Gwen

Dumbass in a dumb land

  • She/Her

I was born in the late Holocene and I've seen some shit


posts from @Gwen tagged #Barbie 2023

also:

Watched Barbie and I have a ton of criticisms of it but I did really like it for what it is. It's about as good as you can expect, if not as good as you might hope a Greta Gerwig movie about the things it wants to be about should be.

Despite all that, I did cry so that's a passing grade in my book.


In many ways, Barbie is girlboss feminism 101 with very little more to add, down to the obligatory 'all women must be perfect' speech near the climax of the film, which is not wrong, but is very much a primer to an introduction to feminist thought.

I cannot remember where I read it originally, but I read criticism that the film falls into the liberal 'bearing witness to sorrow but doing nothing about it' trap and I do very much agree with that.

I'm actually kind of really disappointed in how completely wasted having Hari Neff is as a Barbie when they could have used her to make a poignant point about the missing girlhoods many transwomen never got to have, but for a licensed kids movie maybe that's expecting to much? It's honestly kind of wild that they just let Hari Neff play a Barbie with no mention of her transness at all, which is better than it could have been. They could have stereotyped her as Trans Barbie in the text of the movie, instead of just in the gaze and subtext of the camera.

Also I REALLY don't like the solution to the big conflict of the movie was 'we should do girlboss voter suppression' even if we did get a fun Footloose dance off that played with gendered colors in fun ways that I can't help but compare to But I'm a Cheerleader? I REALLY feel like the film should catch so much flak for Girlboss Voter Suppression, holy shit.

Honestly having the big conflict be Ken Brings Toxic Masculinity and Patriarchy To Barbieland was a fun idea but I am just not a huge fan of it in execution. It does that thing you see happen with heterosexual feminism where it mixes actual misogynistic and patriarchal oppression with grinding an axe against things men het women have dated enjoyed that annoyed them that makes a lot of it come across as hollow and shitty. Brainwashing women to be subservient, systematically disempowering women, forcing them out of private and public spaces and microaggressively belittling women is not the same as a guy telling you about his special interest in Frances Ford Coppolla films or liking beer and horses?

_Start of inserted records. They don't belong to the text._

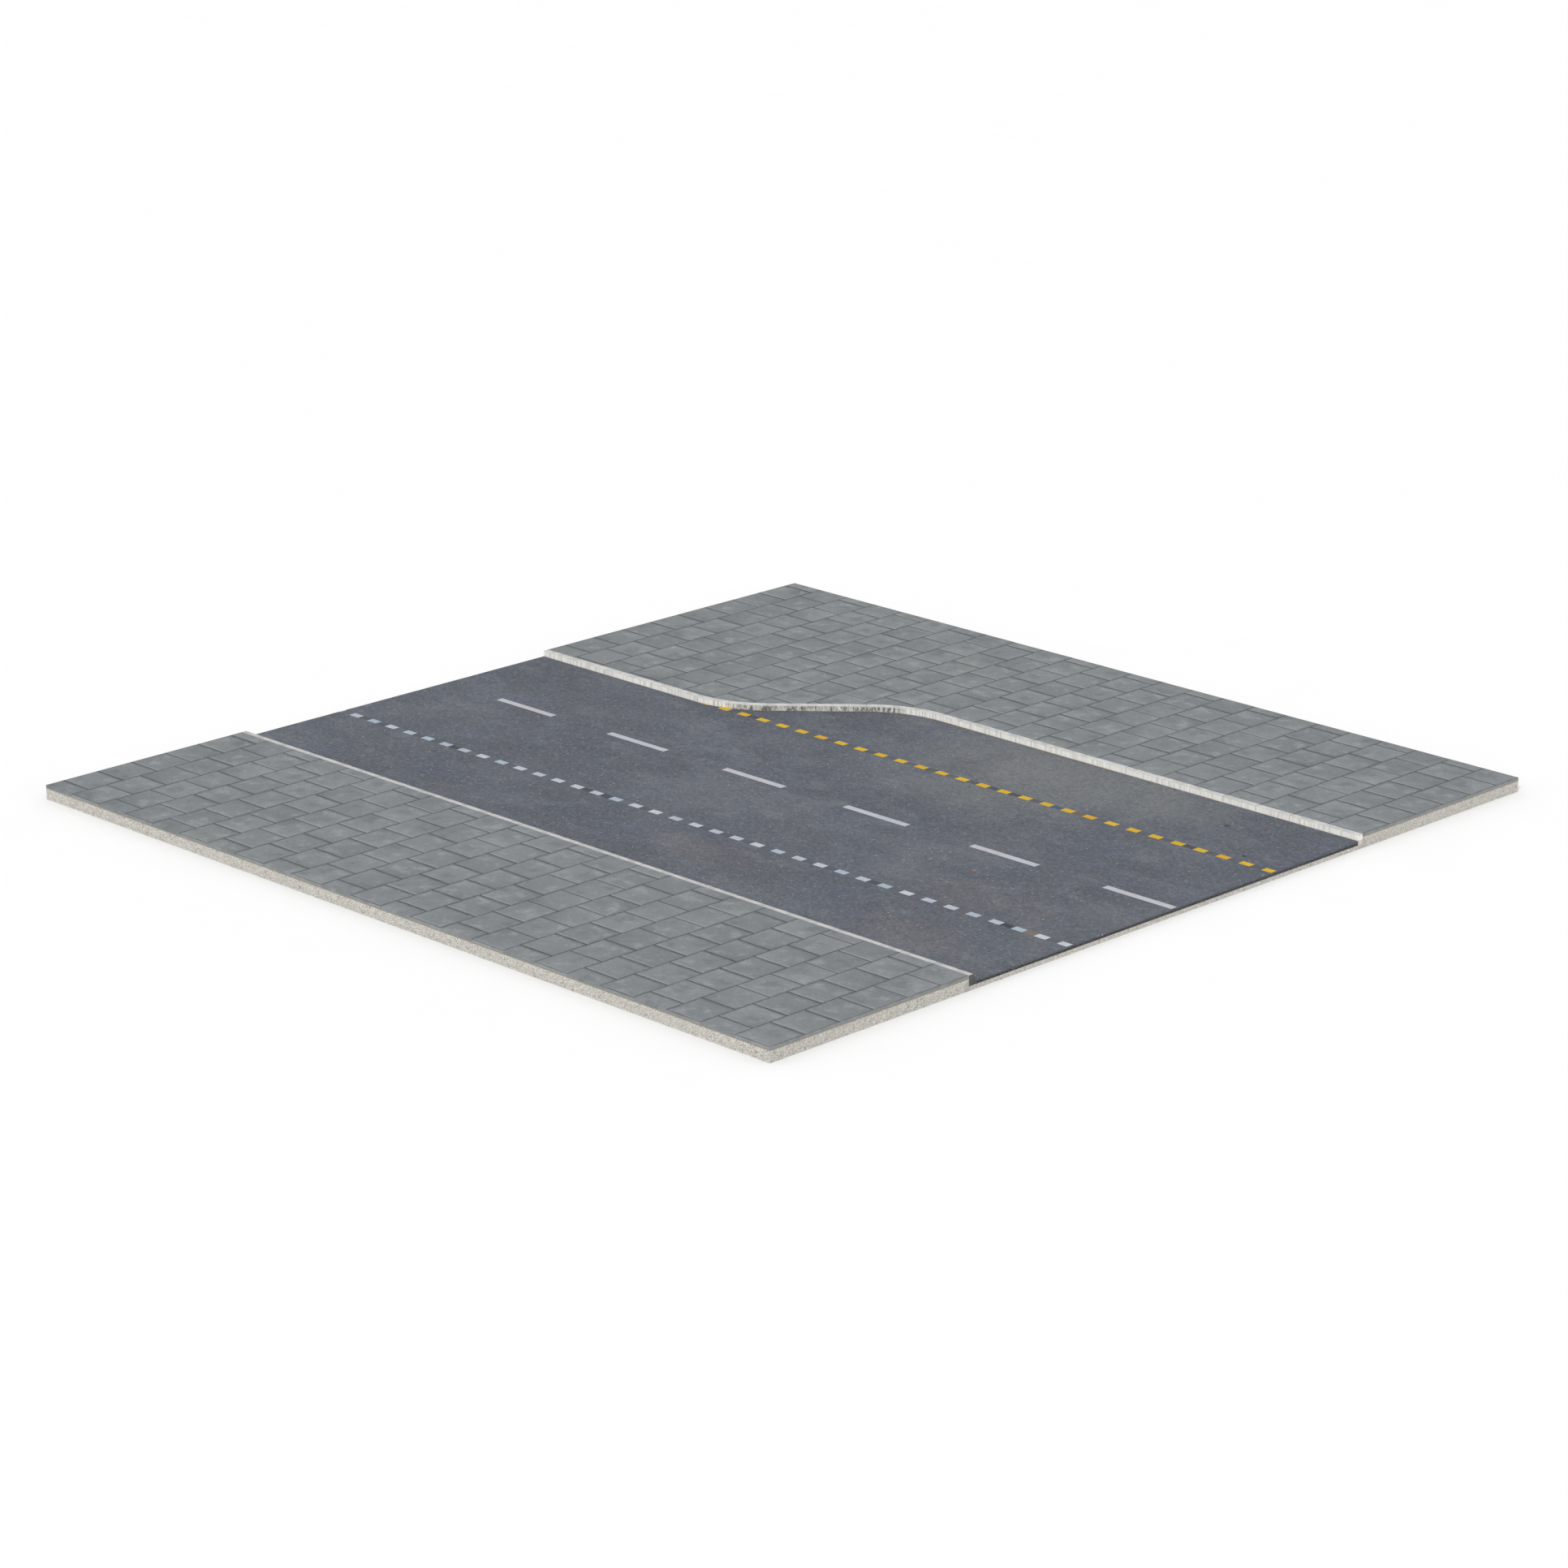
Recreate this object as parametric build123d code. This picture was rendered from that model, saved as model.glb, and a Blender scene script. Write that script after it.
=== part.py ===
"""Kerbed road section with a lay-by: layered carriageway, two flagged footways and line markings.

Units are millimetres. X runs along the road, Y across it towards the lay-by and Z up.
The origin lies in the middle of the underside, at formation level.
"""
import math
import os

from build123d import *

# Overall plan
SECTION_LENGTH = 24000
FOOTWAY_WIDTH = 5850
NEAR_LANE = 3000
MIDDLE_LANE = 3400
FAR_LANE = 3400
EDGE_LINE_OVERRUN = 100  # the through kerb's face stands this far inside the far lane's edge

# Lay-by
LAY_BY_DEPTH = 3100
TAPER_START = 5600  # from the section's west end to the first bend
TAPER_ANGLE = 43.2
BEND_RADIUS = 2650  # at the kerb's face, for both bends

# Kerb
KERB_WIDTH = 150
KERB_HEIGHT = 250
KERB_UPSTAND = 150
KERB_ARRIS = 25
KERB_PITCH = 1000
KERB_JOINT = 5
SHORTEST_KERB = 300
MORTAR_RECESS = 2
KERB_BED = 100
HAUNCH_WIDTH = 150
HAUNCH_FALL = 100

# Carriageway courses
SURFACE_COURSE = 40
BINDER_COURSE = 60

# Footway
FLAG_PITCH = 1000
FLAG_THICKNESS = 60
FLAG_JOINT = 5
FLAG_CHAMFER = 3
JOINT_RECESS = 4
LAYING_COURSE = 30
SMALLEST_CUT_AREA = 15000  # a corner smaller than this is made up with jointing
UNCUT_SHARE = 0.9999  # a flag that keeps this share of its volume wasn't cut
SQUARE_LIMIT = 0.01  # a side counts as square to X and Y while its normal leaves them by less

# Line markings
LINE_WIDTH = 200
LINE_THICKNESS = 3
PATCH_THICKNESS = 1.5
LONG_MARK = 2000
LONG_GAP = 2000
LONG_FIRST = 2000
SHORT_MARK = 1000 / 3
SHORT_GAP = 1000 / 3
SHORT_FIRST = 380
SMALLEST_MARK_AREA = 3000  # a sliver of a mark beside the kerb that is smaller than this isn't laid

# Levels, from the underside up
KERB_TOP = KERB_BED + KERB_HEIGHT
ROAD_TOP = KERB_TOP - KERB_UPSTAND
BINDER_TOP = ROAD_TOP - SURFACE_COURSE
ROAD_BASE_TOP = BINDER_TOP - BINDER_COURSE
FLAG_BOTTOM = KERB_TOP - FLAG_THICKNESS
LAYING_BOTTOM = FLAG_BOTTOM - LAYING_COURSE

# Plan lines
WEST = -SECTION_LENGTH / 2
EAST = SECTION_LENGTH / 2
SECTION_WIDTH = (2 * (FOOTWAY_WIDTH + KERB_WIDTH) + NEAR_LANE + MIDDLE_LANE + FAR_LANE
                 - EDGE_LINE_OVERRUN + LAY_BY_DEPTH)
NEAR_EDGE = -SECTION_WIDTH / 2
FAR_EDGE = SECTION_WIDTH / 2
NEAR_KERB_BACK = NEAR_EDGE + FOOTWAY_WIDTH
NEAR_FACE = NEAR_KERB_BACK + KERB_WIDTH
SHORT_LINE = NEAR_FACE + NEAR_LANE
LONG_LINE = SHORT_LINE + MIDDLE_LANE
LAY_BY_LINE = LONG_LINE + FAR_LANE
THROUGH_FACE = LAY_BY_LINE - EDGE_LINE_OVERRUN
LAY_BY_FACE = THROUGH_FACE + LAY_BY_DEPTH
LAY_BY_KERB_BACK = LAY_BY_FACE + KERB_WIDTH


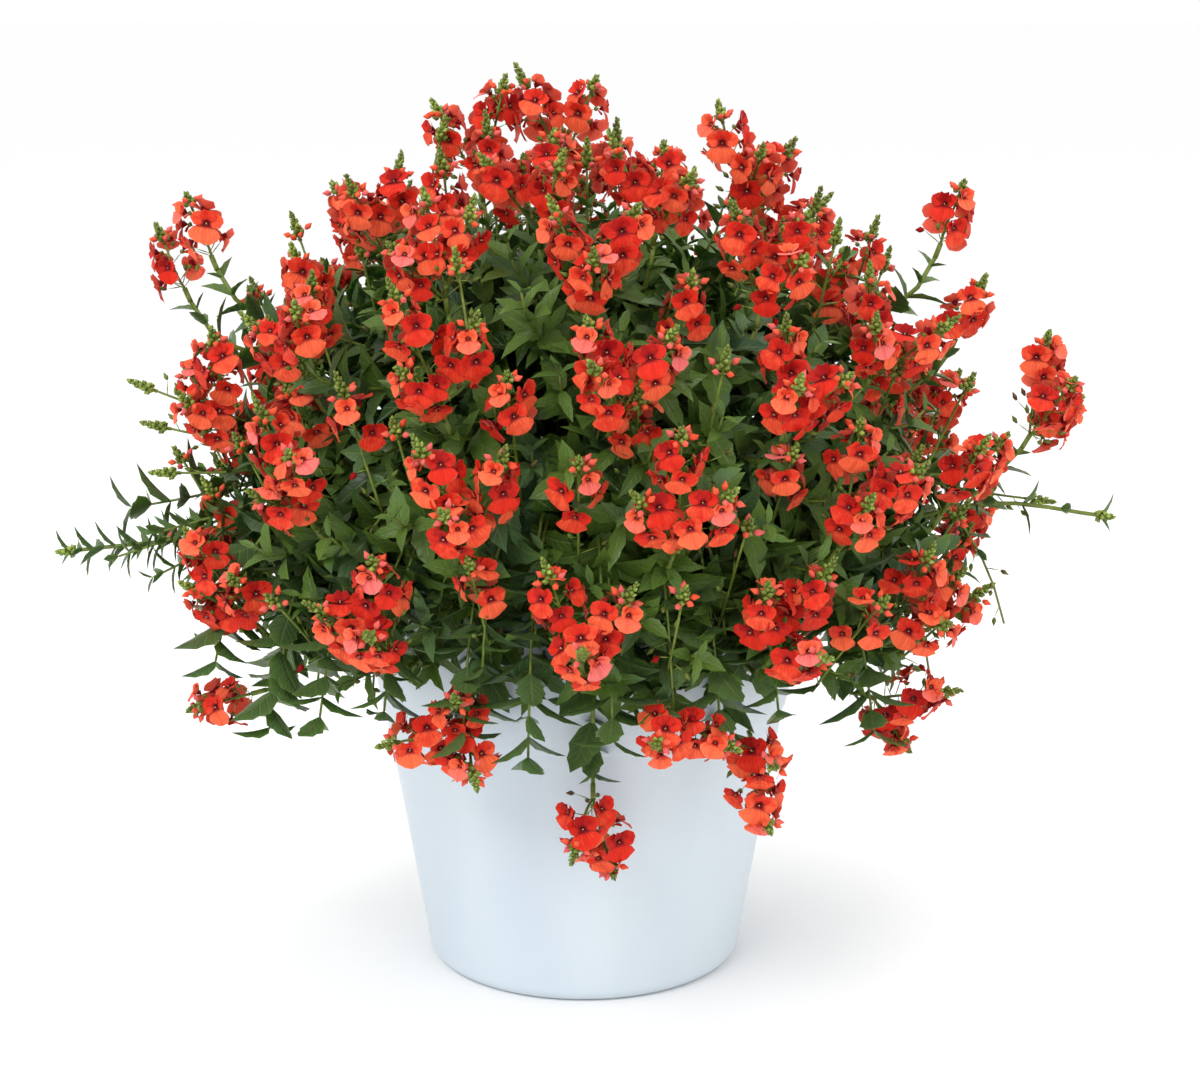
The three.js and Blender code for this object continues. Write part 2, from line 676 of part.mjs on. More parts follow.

I DID like the resolution for Ken as him having to figure out who he is outside of his idealization with women and the things he enjoys, even if it felt too simplistic and easily wrapped up without actually addressing the way patriarchal toxic masculinity harms men and fucks them up? Then again you could say Ken's entire arc is about that, but you see a lot of that in him before he ever leaves Barbieland so the metaphor and resolution is messy at best.

I also have criticisms for the way the film tries to Be About Gender but ultimately cannot grapple with gender outside heterosexual binarist thought despite the token transwoman in Hari Neff. I feel like it is a massive missed opportunity and a serious problem with the film as a feminist text, and while yes it's a licensed movie about feminism for little girls, it also feels almost dismissive of what the film wants to and does accomplish to let it off easy with that.

I'm of mixed feelings on the final ending scene, with Barbie getting dropped off by her adopted family of women at what you are meant to assume is a job interview. "What job will she go for?" the scene almost invites you to ask, after a whole film of Doctor Barbie, President Barbie, and other Careerist Barbies, which is generally where the toy line is seen as empowering to little girls. Instead she's being dropped off at the gynecologist, showing she's now a Real Woman! A strong example for an assumed cis-girl audience!

But... wait, isn't that part of the problem? An assumed cis-girl audience? If you switch it from Barbie As Careerwoman to Barbie As Real (Read: Cis) Woman, aren't you making an inherent statement that visiting a gynecologist is the marker of what it means to BE a Real Woman? What about transwomen who don't have those genitals? What about transmen and transmascs who DO? It feels like such a limited but unfortunately congruent statement for a film with ambitions at using the Barbie brand as an examination of womanhood and what it means to be a real woman as opposed to an ideal.

As a transwoman it feels like ultimately to engage with this movie I'm forced to accept, as I often am, that to this film my own womanhood is an abberation and an exception to the rule. Like the film's conditional inclusion of Hari Neff, the sole transwoman, being cast as a Barbie but refusing to acknowledge her transness or the existence of transness outside of her casting itself, I feel I'm expected to feel lucky to be included at all and sit down and shut up and I think that's a fucking shame.